Tab. 2 – Umbria, struttura della popolazione (valori assoluti e % al 1° gennaio)
Fonte: elaborazioni AUR su dati Istat
Dati alla mano, il nostro Paese, anno dopo anno, sta accumulando un grosso deficit di “nuovo” capitale umano. Un deficit che è un lusso che non può permettersi nessuna potenza mondiale che voglia rimanere tale per non scivolare tra quelle fragili.
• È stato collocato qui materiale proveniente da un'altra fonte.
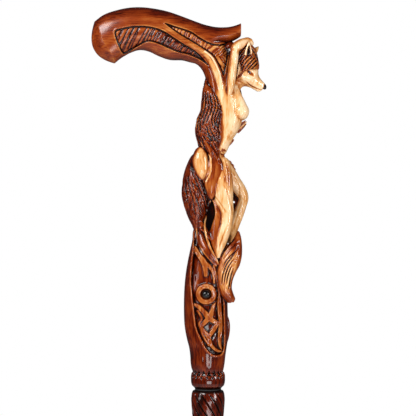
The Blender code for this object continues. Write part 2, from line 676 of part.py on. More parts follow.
def collar():
    """The turned foot of the head: waist, bead and the flat face on the washer."""
    swell = STAFF_SWELL_RADIUS
    profile = [
        (0.0, JOINT + 0.0240),
        (0.0128, JOINT + 0.0240),
        (0.0134, JOINT + 0.0180),
        (0.0133, JOINT + 0.0158),
        (swell - 0.0003, JOINT + 0.0140),
        (swell + 0.0001, JOINT + 0.0103),
        (swell, JOINT + 0.0066),
        (swell - 0.0007, JOINT + 0.0043),
        (JOINT_FACE_RADIUS + 0.0007, JOINT + 0.0026),
        (JOINT_FACE_RADIUS, HEAD_BOTTOM + 0.0002),
        (JOINT_FACE_RADIUS, HEAD_BOTTOM),
        (0.0, HEAD_BOTTOM),
    ]
    return turned("collar", profile, helper=True)


def add_beads(neck):
    """A black ball sunk in the middle of each ring."""
    for side, tag in ((-1, "near"), (1, "far")):
        depth = post_surface(*RING_CENTRE, POST_PANEL_DEPTH * 1000) + BEAD_STANDS * 1000
        centre = head_point(RING_CENTRE[0], side * depth, RING_CENTRE[1])
        for name, radius, helper in (
            (f"inlay_bead_{tag}", BEAD_RADIUS, False),
            (f"bead_seat_{tag}", BEAD_RADIUS + GAP, True),
        ):
            bm = bmesh.new()
            bmesh.ops.create_uvsphere(bm, u_segments=14, v_segments=8, radius=radius)
            ball = add_object(name, mesh_from(bm, name), helper)
            ball.location = centre
            if helper:
                boolean(neck, "DIFFERENCE", ball)
            else:
                finish(ball, (0.01, 0.008, 0.008), 0.15)


def build_joint(neck):
    """Insert, washer and stud, all on the staff's axis."""
    insert_radius = STUD_RADIUS + THREAD_CLEARANCE + INSERT_WALL
    seat_top = HEAD_BOTTOM + INSERT_LENGTH + GAP
    seat = bar("insert_seat", insert_radius + GAP, HEAD_BOTTOM - 0.01, seat_top, helper=True)
    boolean(neck, "DIFFERENCE", seat)
    bore = STUD_RADIUS + THREAD_CLEARANCE
    insert_floor = HEAD_BOTTOM + INSERT_LENGTH - INSERT_WALL
    insert = turned(
        "threaded_insert",
        [
            (0.0, HEAD_BOTTOM + INSERT_LENGTH),
            (insert_radius, HEAD_BOTTOM + INSERT_LENGTH),
            (insert_radius, HEAD_BOTTOM + GAP),
            (bore, HEAD_BOTTOM + GAP),
            (bore, insert_floor),
            (0.0, insert_floor),
        ],
    )
    finish(insert, (0.72, 0.52, 0.22), 0.3, 1.0)

    washer_bottom = JOINT + GAP
    washer_top = washer_bottom + WASHER_THICKNESS
    hole = bore + GAP
    washer = turned(
        "joint_washer",
        [
            (hole, washer_top),
            (JOINT_FACE_RADIUS, washer_top),
            (JOINT_FACE_RADIUS, washer_bottom),
            (hole, washer_bottom),
        ],
        ring=True,
    )
    finish(washer, (0.012, 0.01, 0.01), 0.5)

    top = JOINT + STUD_STAND
    bottom = JOINT - STUD_SUNK
    stud = turned(
        "joint_stud",
        [
            (0.0, top),
            (STUD_RADIUS - 0.0010, top),
            (STUD_RADIUS, top - 0.0010),
            (STUD_RADIUS, bottom + 0.0010),
            (STUD_RADIUS - 0.0010, bottom),
            (0.0, bottom),
        ],
    )
    finish(stud, (0.62, 0.62, 0.63), 0.28, 1.0)


def build_staff():
    """The turned staff: a flat joint face, a swell below it, a slow taper and a plain seat for the tip."""
    seat_top = TIP_HEIGHT + 0.006
    swell_height = JOINT - 0.0085
    neck_height = JOINT - 0.0220
    profile = [
        (0.0, JOINT),
        (JOINT_FACE_RADIUS, JOINT),
        (STAFF_SWELL_RADIUS - 0.0014, JOINT - 0.0006),
        (STAFF_SWELL_RADIUS - 0.0005, JOINT - 0.0028),
        (STAFF_SWELL_RADIUS - 0.0001, JOINT - 0.0056),
        (STAFF_SWELL_RADIUS, swell_height),
        (STAFF_SWELL_RADIUS - 0.0003, JOINT - 0.0135),
        (STAFF_NECK_RADIUS, neck_height),
        (STAFF_END_RADIUS, seat_top),
        (STAFF_END_RADIUS, STAFF_BOTTOM + 0.0010),
        (STAFF_END_RADIUS - 0.0010, STAFF_BOTTOM),
        (0.0, STAFF_BOTTOM),
    ]
    staff = turned("staff", profile)
    hole = bar("stud_hole", STUD_RADIUS + GAP, JOINT - STUD_SUNK - GAP, JOINT + 0.01, helper=True)
    boolean(staff, "DIFFERENCE", hole)
    finish(staff, (0.13, 0.035, 0.018), 0.25)


def build_tip():
    """The rubber tip: bellows above a flared foot with ring treads, and the steel disc under the staff."""
    bore = STAFF_END_RADIUS + GAP
    disc_radius = STAFF_END_RADIUS - TIP_DISC_INSET
    disc_bore = disc_radius + GAP
    sleeve = STAFF_END_RADIUS + TIP_WALL
    profile = [
        (bore, TIP_HEIGHT),
        (sleeve - 0.0006, TIP_HEIGHT),
        (sleeve, TIP_HEIGHT - 0.0008),
        (sleeve, TIP_HEIGHT - 0.0052),
        (sleeve - 0.0008, TIP_HEIGHT - 0.0062),
    ]
    rib_pitch = 0.0066
    for rib in range(3):
        top = TIP_HEIGHT - 0.0070 - rib * rib_pitch
        radius = sleeve - 0.0008 + 0.0004 * rib
        profile += [
            (radius + 0.0012, top - 0.0008),
            (radius + 0.0012, top - 0.0026),
            (radius, top - 0.0036),
            (radius, top - 0.0046),
        ]
    profile += [
        (TIP_BASE_RADIUS - 0.0022, TIP_FOOT_HEIGHT),
        (TIP_BASE_RADIUS - 0.0006, 0.0095),
        (TIP_BASE_RADIUS, 0.0060),
        (TIP_BASE_RADIUS, 0.0010),
        (TIP_BASE_RADIUS - 0.0008, 0.0),
    ]
    for outer in (TIP_BASE_RADIUS - 0.0035, TIP_BASE_RADIUS - 0.0078):
        profile += [(outer, 0.0), (outer - 0.0004, 0.0020), (outer - 0.0012, 0.0020), (outer - 0.0016, 0.0)]
    profile += [
        (0.0, 0.0),
    ]
    tip = turned("rubber_tip", [(0.0, TIP_FLOOR), (disc_bore, TIP_FLOOR), (disc_bore, STAFF_BOTTOM - GAP),
                                (bore, STAFF_BOTTOM - GAP)] + profile)
    finish(tip, (0.015, 0.014, 0.014), 0.7)
    disc = bar("tip_disc", disc_radius, DISC_BOTTOM, DISC_BOTTOM + TIP_DISC_THICKNESS)
    finish(disc, (0.6, 0.6, 0.6), 0.35, 1.0)


def carry(name, height, pieces):
    """An empty on the staff's axis that carries the pieces which move together."""
    empty = bpy.data.objects.new(name, None)
    empty.location = (0, 0, height)
    CANE.objects.link(empty)
    bpy.context.view_layer.update()
    for piece in pieces:
        bpy.data.objects[piece].parent = empty
        bpy.data.objects[piece].matrix_parent_inverse = empty.matrix_world.inverted()


neck_block = build_head()
add_beads(neck_block)
build_joint(neck_block)
build_staff()
build_tip()
inlay_beads = ("inlay_bead_near", "inlay_bead_far")
carry("head", JOINT, ("grip_block", "neck_block", "grip_dowel", "threaded_insert", *inlay_beads))
carry("tip", STAFF_BOTTOM, ("rubber_tip", "tip_disc"))
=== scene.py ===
"""A carved walking cane, seen from its near side. Metres in Blender; the head is drawn in millimetres.

In the head's drawing x runs towards the way the figure faces, y is negative on the near side, and z is the
height above the joint between head and staff.
"""

import math

import bmesh
import bpy
import numpy as np
from mathutils import Matrix, Vector


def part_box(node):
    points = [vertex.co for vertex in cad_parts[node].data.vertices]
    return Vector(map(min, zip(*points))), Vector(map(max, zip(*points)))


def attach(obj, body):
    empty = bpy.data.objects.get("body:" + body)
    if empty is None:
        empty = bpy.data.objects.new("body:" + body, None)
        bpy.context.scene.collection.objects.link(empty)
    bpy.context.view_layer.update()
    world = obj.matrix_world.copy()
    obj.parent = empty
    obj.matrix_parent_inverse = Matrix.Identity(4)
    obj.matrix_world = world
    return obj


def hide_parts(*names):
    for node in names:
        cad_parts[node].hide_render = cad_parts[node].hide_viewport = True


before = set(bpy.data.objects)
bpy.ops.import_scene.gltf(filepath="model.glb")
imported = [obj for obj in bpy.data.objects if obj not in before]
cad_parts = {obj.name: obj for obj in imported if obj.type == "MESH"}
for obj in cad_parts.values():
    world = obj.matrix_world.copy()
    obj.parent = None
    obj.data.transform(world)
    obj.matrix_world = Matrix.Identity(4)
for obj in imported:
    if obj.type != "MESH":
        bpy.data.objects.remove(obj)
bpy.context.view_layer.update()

# The studio: a pale floor, a white surround and soft lights in front and at both sides, as for a shop
# picture. The camera looks along +Y at the head from 1.19 m, level with the middle of the picture.
LOOK_AT = Vector((0.0, 0.0, 0.750))
CAMERA_DISTANCE = 1.19
VIEW_ACROSS = 0.3536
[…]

Un deficit che per essere colmato ha bisogno di politiche innanzitutto capaci di:
1. favorire l’autonomia abitativa dei giovani per evitare che si rintanino nella casa dei genitori proprio negli anni più fertili;
2. sostenere economicamente le coppie con figli per spezzare la correlazione tra numero di prole e rischio di cadere in povertà;
3. potenziare i servizi per l’infanzia in modo da assicurare in particolare alle donne la possibilità di raggiungere il giusto equilibrio nel binomio casa/lavoro;
4. agevolare l’occupazione femminile e delle madri in quanto solo con la presenza massiccia delle donne nel mercato del lavoro un’economia moderna può davvero crescere.
Gli under 35: una risorsa snobbata
Il mercato del lavoro italiano è afflitto da una particolare forma di masochismo che rende marginali gli under 35.
I dati parlano chiaro e, come si vede dai grafici 1 e 2, nel terzo millennio la curva ha assunto un andamento tendenzialmente negativo.
Graf.1 – Tasso di occupazione 15-24 anni dal 2000 al 2020 (%) – Italia, Nord, Umbria
Graf.2 – Tasso di occupazione 25-34 anni dal 2000 al 2020 (%) – Italia, Nord, Umbria
È chiaro che qualcosa non sta andando per il verso giusto. Le imprese a quanto pare non scommettono più di tanto sugli under 35. E tra le motivazioni di questo non scommettere, sembra esserci il fatto che non pochi dei nostri giovani non sarebbero formati opportunamente per le nuove sfide lavorative del terzo millennio.
Sullo sfondo c’è l’annosa questione di raccordare il mondo della formazione con quello dei fabbisogni della produzione. Bene, ma adesso sembra che le cose stiano per cambiare. Siamo nell’epoca del Recovery Fund dove ormai tutto sembra realizzabile. Certo, a patto che il Recovery Fund diventi l’occasione per mettere in moto quel processo di modernizzazione del Paese che tarda a venire ormai da parecchio. Ciò nella consapevolezza che il Recovery può rappresentare sia il bene che il male. Il bene se attiva dinamiche di crescita. Il male se genera principalmente ulteriore debito pubblico.